Aptly themed “Come Together”, the UK/ID Festival 2017 was a showcase of collaborative art projects from the UK and Indonesia, taking place at The Establishment, SCBD, Jakarta, from 17 to 22 October 2017. The festival, the second of its kind, is part of the three-year project “UK/Indonesia 2016-2018” which commenced during President Jokowi’s visit to UK in April 2016.
The theme “Come Together” was intended to create and expand creative connections between the two countries through residencies, networking, cultural visits and collaborations, and served as an invitation for like-minded individuals to collaborate and imagine how creativity can evolve through the sphere of art and technology.
The festival featured 32 art organisations and artists from Indonesia as well as 22 artists from the UK. Driven by growing enthusiasm seen in both countries, the British Council stands ready to raise the platform for further exchange in creativity among artists, as well as provide opportunities for artists with disabilities.
“This festival is charged by the youthful spirit of the UK and Indonesia, a celebration of the amazing things that can happen when talented people from very different origins come together to share ideas and creativity,” said Paul Smith OBE, Country Director of British Council in Indonesia, adding that the UK/ID Festival 2017 covered a wide range of events and activities such as musical performances, film screenings, performing arts, visual exhibitions, installations, talk shows, workshops and panel discussions.
As the long-standing leader in global music trends, the UK has had a constantly growing influence in Indonesia, as it does elsewhere in the world. In its role as a global art hub, the country is home to some of the best museums and art galleries in the world, spread in cities such as London, Manchester, Liverpool and Birmingham.

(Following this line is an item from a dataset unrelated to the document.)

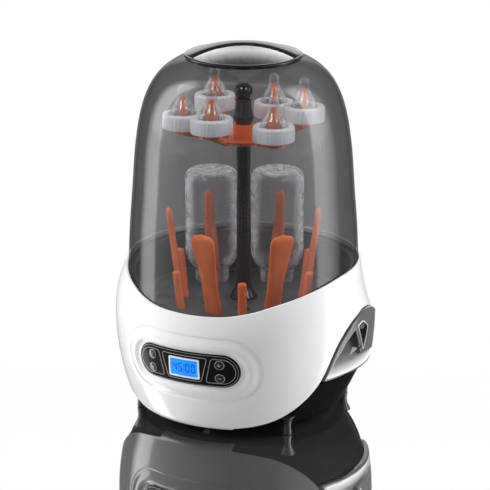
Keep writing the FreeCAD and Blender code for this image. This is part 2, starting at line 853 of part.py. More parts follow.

By introducing Indonesian art and music to the British market, it is expected that there will soon be more recognition of talents from this part of the world, and vice versa. Supported by the Indonesian Ministry of Education and Culture, the UK/ID 2017 Festival also aims to stimulate the economy of both countries as it does in the areas of culture, social development and national engagement.

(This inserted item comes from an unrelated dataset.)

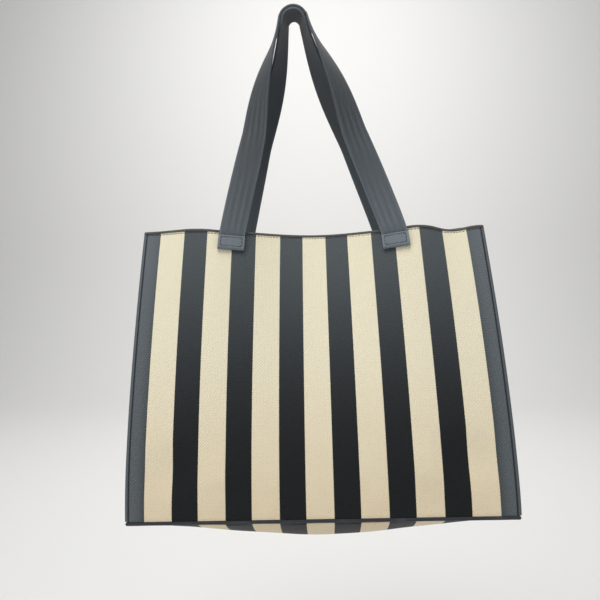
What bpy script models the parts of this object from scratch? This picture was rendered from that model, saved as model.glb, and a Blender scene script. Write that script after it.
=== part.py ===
"""Striped canvas tote bag with two strap handles, hung by its handles from a peg.

Metres, +X to the right across the front, +Y towards the wall behind, +Z up.
The world origin is the hang point: the top of the peg, under the handles.
Shapes are worked out in bag coordinates, whose origin is the middle of the
front bottom edge, and each object is placed under an empty on its joint's axis.
"""

import math

import bmesh
import bpy
from mathutils import Vector

# Overall sizes
PANEL_WIDTH = 0.400
FRONT_HEIGHT = 0.2975       # rim above the front bottom edge, at the sides
BACK_HEIGHT = 0.3095
BASE_DEPTH = 0.145
CLOTH = 0.002
GAP = 0.0003                # left between pieces that touch

# How the hanging cloth lies
LEAN_CENTRE = 0.098         # how far the front rim lies behind the front bottom edge
LEAN_SIDE = 0.067
LEAN_POWER = 1.4
BOW_HALF_WIDTH = 0.130      # the rim is straight outside this
RIM_DIP = 0.005             # the middle of the front rim hangs lower
TOP_NARROWING = 0.012       # the bowed rim pulls each front corner in
SWAY = -0.005               # the rims hang to the peg's side of the base
BASE_TILT = 0.021           # the base hangs askew: it rises this much per metre to the right
BACK_DROP = 0.020           # the back bottom edge hangs lower than the front one
BASE_SAG = 0.030
SIDE_SAG = 0.004
SAG_POWER = 1.6

# Trim
PIPING_RADIUS = 0.0018
FACING_HEIGHT = 0.026
FACING_THICKNESS = 0.001
FACING_RISE = 0.0012        # the facing's fold stands above the cloth's cut edge
SEAM_INSET = 0.004
THREAD_RADIUS = 0.0004

# Straps
STRAP_WIDTH = 0.029
STRAP_THICKNESS = 0.0024
BACK_ARCH_CONE = math.radians(12)    # the back strap's edge by the wall lies closer to the peg
STRAP_NESTING_GAP = 0.0005 + STRAP_WIDTH / 2 * math.sin(BACK_ARCH_CONE)
TAB_HEIGHT = 0.0165
TAB_DROP = 0.0055           # from the rim down to a tab's top
TAB_LEAN = math.radians(3)  # each tab is pulled askew, towards the peg
TAB_SPACING = 0.182
FRONT_TWIST_POWER = 1.5
BACK_TWIST_POWER = 1.2
LEG_START = 0.15            # how far a strap keeps its tab's direction
LEG_END = 0.45
LEVEL_SHARE = 0.08          # this share of a leg keeps its width level with the tab
STRAP_BELLY = 0.0021 + 0.10 * STRAP_WIDTH   # the legs of the front strap bow out, the others in
BELLY_START = 0.45
BOX_STITCH_INSET = 0.003
BOX_STITCH_GROOVE = 0.0014
BOX_STITCH_DEPTH = 0.0011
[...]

“What we want to do is to establish a campaign that helps both countries collaborate, a festival to encourage and stimulate people to have more knowledge in creative industries, and most importantly, more collaborations and co-productions in the world of arts, films and music,” Smith said.

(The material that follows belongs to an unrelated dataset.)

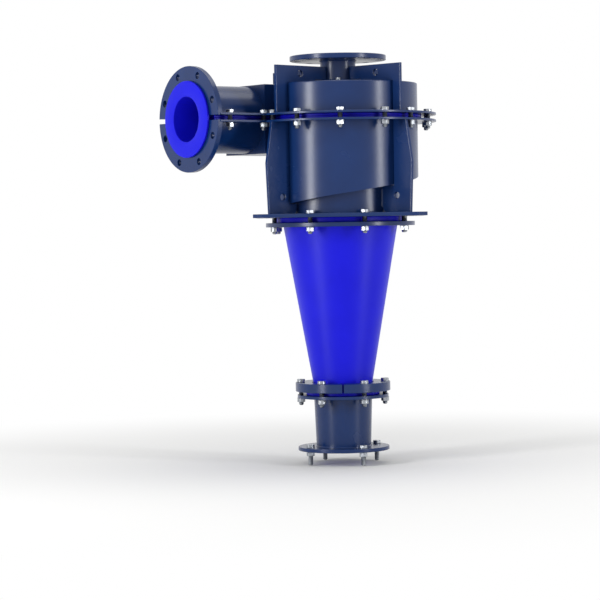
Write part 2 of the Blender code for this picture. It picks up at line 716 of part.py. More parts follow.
def build_cone():
    """Moulded cone with a lip at each end."""
    top = -SEAT_GAP
    lip = top - CONE_LIP_THICKNESS
    bottom = CONE_BOTTOM
    foot = bottom + CONE_FOOT_THICKNESS
    profile = [
        (NOMINAL_BORE / 2, top), (CONE_BOTTOM_BORE_RADIUS, bottom),
        (CONE_FOOT_RADIUS, bottom), (CONE_FOOT_RADIUS, foot),
        (CONE_BOTTOM_RADIUS + CONE_FILLET, foot), (CONE_BOTTOM_RADIUS, foot + CONE_FILLET),
        (CONE_BOTTOM_RADIUS, CLAMP_TOP), (CONE_TOP_RADIUS, RING_BOTTOM),
        (CONE_TOP_RADIUS, lip - CONE_FILLET), (CONE_TOP_RADIUS + CONE_FILLET, lip),
        (CONE_LIP_RADIUS, lip), (CONE_LIP_RADIUS, top),
    ]
    return turned("cone", profile, URETHANE)


def build_cone_ring():
    """Steel ring that clamps the cone's upper lip against the support plate."""
    bore = CONE_TOP_RADIUS + CONE_FILLET + SEAT_GAP
    profile = [
        (bore, RING_BOTTOM), (RING_RADIUS, RING_BOTTOM), (RING_RADIUS, RING_TOP),
        (bore, RING_TOP),
    ]
    places = circle_places(RING_BOLT_COUNT, RING_BOLT_CIRCLE_RADIUS, RING_BOLT_FIRST_DEG)
    ring = turned("cone_ring", profile)
    return drill(ring, places, BOLT_RADIUS + HOLE_CLEARANCE, RING_BOTTOM, RING_TOP)


def build_clamp_halves():
    """Two half rings that grip the cone's lower lip, parted at front and back."""
    bore = CONE_BOTTOM_RADIUS + CONE_FILLET + SEAT_GAP
    profile = [
        (bore, CLAMP_BOTTOM), (CLAMP_RADIUS, CLAMP_BOTTOM), (CLAMP_RADIUS, CLAMP_TOP),
        (bore, CLAMP_TOP),
    ]
    for side, sign in (("left", -1), ("right", 1)):
        half = turned("clamp_ring_" + side, profile)
        gap = CLAMP_SPLIT / 2
        beyond = 2 * CLAMP_RADIUS
        across = sorted((sign * gap, -sign * beyond))
        outline = [(across[0], -beyond), (across[1], -beyond), (across[1], beyond),
                   (across[0], beyond)]
        cut(half, prism("away", outline, CLAMP_BOTTOM - CUT_OVERRUN, CLAMP_TOP + CUT_OVERRUN))
        places = circle_places(CLAMP_BOLT_COUNT, CLAMP_BOLT_CIRCLE_RADIUS, CLAMP_BOLT_FIRST_DEG)
        own = [p for p in places if p.x * sign > 0]
        drill(half, own, BOLT_RADIUS + HOLE_CLEARANCE, CLAMP_BOTTOM, CLAMP_TOP)


def build_spigot():
    """Tapered steel housing between two flanges, and the wear liner inside it."""
    rim = SPIGOT_FLANGE_RADIUS
    top = SPIGOT_TOP
    neck = top - SPIGOT_TOP_FLANGE
    foot = SPIGOT_BOTTOM + SPIGOT_BOTTOM_FLANGE
    top_bore = SPIGOT_TOP_RADIUS - SPIGOT_WALL
    bottom_bore = SPIGOT_BOTTOM_RADIUS - SPIGOT_WALL
    profile = [
        (bottom_bore, SPIGOT_BOTTOM), (rim, SPIGOT_BOTTOM), (rim, foot),
        (SPIGOT_BOTTOM_RADIUS, foot), (SPIGOT_TOP_RADIUS, neck), (rim, neck), (rim, top),
        (top_bore, top),
    ]
    housing = turned("spigot_housing", profile)
    low = circle_places(SPIGOT_BOLT_COUNT, SPIGOT_BOLT_CIRCLE_RADIUS, SPIGOT_BOLT_FIRST_DEG)
    high = circle_places(CLAMP_BOLT_COUNT, CLAMP_BOLT_CIRCLE_RADIUS, CLAMP_BOLT_FIRST_DEG)
    drill(housing, low, BOLT_RADIUS + HOLE_CLEARANCE, SPIGOT_BOTTOM, foot)
    drill(housing, high, BOLT_RADIUS + HOLE_CLEARANCE, neck, top)
    liner = [
        (SPIGOT_BORE_RADIUS, SPIGOT_BOTTOM), (bottom_bore - SEAT_GAP, SPIGOT_BOTTOM),
        (top_bore - SEAT_GAP, top), (CONE_BOTTOM_BORE_RADIUS, top),
    ]
    turned("spigot_liner", liner, URETHANE)


def bolt_ring(radius, centre, height):
    """Six corners at a radius, for a hexagon or a plain shank."""
    points = []
    for i in range(BOLT_SIDES):
        angle = 2 * math.pi * i / BOLT_SIDES
        points.append(Vector((centre.x + radius * math.cos(angle),
                              centre.y + radius * math.sin(angle), height)))
    return points


def hexagon(across, centre, height):
    """Hexagon given by its width across the flats."""
    return bolt_ring(across / math.sqrt(3.0), centre, height)


def stack(bm, rings):
    """Skin a column of rings and cap both ends."""
    rows = [[bm.verts.new(p) for p in ring] for ring in rings]
    for row, following in zip(rows, rows[1:]):
        for k in range(len(row)):
            n = (k + 1) % len(row)
            bm.faces.new((row[k], row[n], following[n], following[k]))
    bm.faces.new(rows[0])
    bm.faces.new(rows[-1])


def build_bolt(name, place, seat, under, hang):
    """One hex bolt with its nut run up, clamping what lies between seat and under."""
    across = BOLT_HEAD_ACROSS
    nut = under - SEAT_GAP
    nut_foot = nut - across * NUT_SHARE
    tip = nut_foot - hang
    bm = bmesh.new()
    stack(bm, [
        hexagon(across, place, seat + SEAT_GAP + across * HEAD_SHARE),
        hexagon(across, place, seat + SEAT_GAP),
        bolt_ring(BOLT_RADIUS, place, seat + SEAT_GAP),
        bolt_ring(BOLT_RADIUS, place, nut),
        hexagon(across, place, nut),
        hexagon(across, place, nut_foot),
        bolt_ring(BOLT_RADIUS, place, nut_foot),
        bolt_ring(BOLT_RADIUS, place, tip + BOLT_RADIUS / 2),
        bolt_ring(BOLT_RADIUS / 2, place, tip),
    ])
    return make_object(name, bm, ZINC)


def build_stud(name, place, seat, tip):
    """Small hex bolt screwed into the roof, with no nut."""
    seat += SEAT_GAP
    bm = bmesh.new()
    stack(bm, [
        hexagon(FOOT_HEAD_ACROSS, place, seat + FOOT_HEAD_ACROSS * HEAD_SHARE),
        hexagon(FOOT_HEAD_ACROSS, place, seat),
        bolt_ring(FOOT_BOLT_RADIUS, place, seat),
        bolt_ring(FOOT_BOLT_RADIUS, place, tip),
    ])
    return make_object(name, bm, ZINC)


def bolt_row(name, places, seat, under, hang):
    """Build a numbered bolt at each place."""
    for number, place in enumerate(places, 1):
        build_bolt(f"{name}_{number}", place, seat, under, hang)


def build_fasteners():
    """Every bolt with its nut, in a node of its own."""
    bolt_row("split_bolt", joint_bolt_places(), JOINT_PLATE_TOP, JOINT_PLATE_BOTTOM, BOLT_PROUD)
    ring = circle_places(RING_BOLT_COUNT, RING_BOLT_CIRCLE_RADIUS, RING_BOLT_FIRST_DEG)
    bolt_row("cone_bolt", ring, SUPPORT_THICKNESS, RING_BOTTOM, BOLT_RADIUS)
    clamp = circle_places(CLAMP_BOLT_COUNT, CLAMP_BOLT_CIRCLE_RADIUS, CLAMP_BOLT_FIRST_DEG)
    bolt_row("clamp_bolt", clamp, CLAMP_TOP, SPIGOT_TOP - SPIGOT_TOP_FLANGE, BOLT_PROUD)
    low = circle_places(SPIGOT_BOLT_COUNT, SPIGOT_BOLT_CIRCLE_RADIUS, SPIGOT_BOLT_FIRST_DEG)
    foot = SPIGOT_BOTTOM + SPIGOT_BOTTOM_FLANGE
    bolt_row("underflow_bolt", low, foot, SPIGOT_BOTTOM, SPIGOT_BOLT_HANG)
    places = circle_places(FOOT_BOLT_COUNT, FOOT_BOLT_CIRCLE_RADIUS, 0)
    for number, place in enumerate(places, 1):
        build_stud(f"foot_bolt_{number}", place, FOOT_TOP, ROOF_TOP - CASING_WALL)


def main():
    clear_scene()
    build_support_plate()
    build_lower_casing()
    build_upper_casing()
    build_lower_liner()
    build_upper_liner()
    build_inlet_liner()
    build_overflow_pipe()
    build_vortex_finder()
    for corner, bearing in RIB_BEARINGS.items():
        build_lower_rib(corner, bearing)
        build_upper_rib(corner, bearing)
    build_cone()
    build_cone_ring()
    build_clamp_halves()
    build_spigot()
    build_fasteners()


main()
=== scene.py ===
"""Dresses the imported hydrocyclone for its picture.

The frame holds the solids at their real size and place. This script stands finer meshes in
for them, gives each one the finish that the real product has, and sets the camera, the light
and the floor. All lengths are in metres, +Z is up, and the origin is on the cyclone's axis at
the underside of its support plate. A bearing is an angle about that axis: 0 faces -Y, towards
the camera, and 90 faces +X.
"""
from __future__ import annotations

import logging
import math
from dataclasses import dataclass, field
from enum import Enum
from typing import Sequence

import bmesh
import bpy
from mathutils import Matrix, Vector

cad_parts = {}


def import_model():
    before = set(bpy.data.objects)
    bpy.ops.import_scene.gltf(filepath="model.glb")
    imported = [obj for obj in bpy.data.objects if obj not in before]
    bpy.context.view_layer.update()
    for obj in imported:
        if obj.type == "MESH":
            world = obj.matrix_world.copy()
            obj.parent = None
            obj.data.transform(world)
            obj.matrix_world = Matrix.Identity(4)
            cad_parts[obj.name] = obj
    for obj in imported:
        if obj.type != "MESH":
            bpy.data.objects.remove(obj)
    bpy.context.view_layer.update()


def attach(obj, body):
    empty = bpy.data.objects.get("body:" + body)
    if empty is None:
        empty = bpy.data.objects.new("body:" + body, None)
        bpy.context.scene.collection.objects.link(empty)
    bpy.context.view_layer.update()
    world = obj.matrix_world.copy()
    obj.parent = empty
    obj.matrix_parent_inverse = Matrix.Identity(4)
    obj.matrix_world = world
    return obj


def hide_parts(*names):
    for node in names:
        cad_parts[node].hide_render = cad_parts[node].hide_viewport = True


LOG = logging.getLogger("hydrocyclone")

Flat = tuple[float, float]
Outline = list[Flat]

# How finely round things are drawn
ROUND_SIDES = 128
HOLE_SIDES = 32
SWEEP_STEP_DEG = 3.0
SMOOTH_DEG = 13.0
EDGE_STEPS = 3
MERGE_DISTANCE = 0.00001
FLAT_DEG = 0.05

# A corner flatter than this isn't rounded, and a side is this many roundings long or more
STRAIGHT_DEG = 170.0
ROUNDINGS_PER_SIDE = 2.2

# Clearances and cutting
SEAT_GAP = 0.0003
CUT_OVERRUN = 0.012
TOP_STEP = 0.001

# The curve from sRGB to linear light
HEX_FULL = 255.0
SRGB_KNEE = 0.04045
SRGB_SLOPE = 12.92
SRGB_OFFSET = 0.055
SRGB_POWER = 2.4

# Sockets that share their name with others of the same node, by their order
MIX_SHARE = 0
MIX_FIRST_COLOUR = 6
MIX_SECOND_COLOUR = 7
MIX_COLOUR = 2
RANDOM_HIGHEST = 3
RANDOM_NUMBER = 1

# Length of one band of a wave texture at scale 1
WAVE_BAND = math.pi / 10

# Angle between the sides of the square support plate
QUARTER_DEG = 90.0


class Slot(Enum):
    """The record's material slots, which each finish belongs to."""

    PAINT = "painted_steel"
    URETHANE = "polyurethane"
    ZINC = "zinc_steel"


class Join(Enum):
    """What one solid does to another, as Blender names it."""

    WELD = "UNION"
    CUT = "DIFFERENCE"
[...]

The six-day event opened with the Indonesian première of England is Mine, a biographical portrait of singer Morissey and his dream of music stardom before he went on to form The Smiths in 1982 with Johnny Marr. It was followed by a collaborative live music performance between London-based electronic musician Chloe Martini and Indonesian singer Neonomora.
The following days were equally filled with a lot of excitement thanks to the screening of 20,000 Days on Earth, a British documentary musical drama that shows the life of musician and cultural icon Nick Cave. Attendees were also entertained with a rich and intimate experience of enjoying a classic film through real-time musical scoring, through the screening of a classic Alfred Hitchcock movie, The Lodger, with live score by Sjuman School of Music.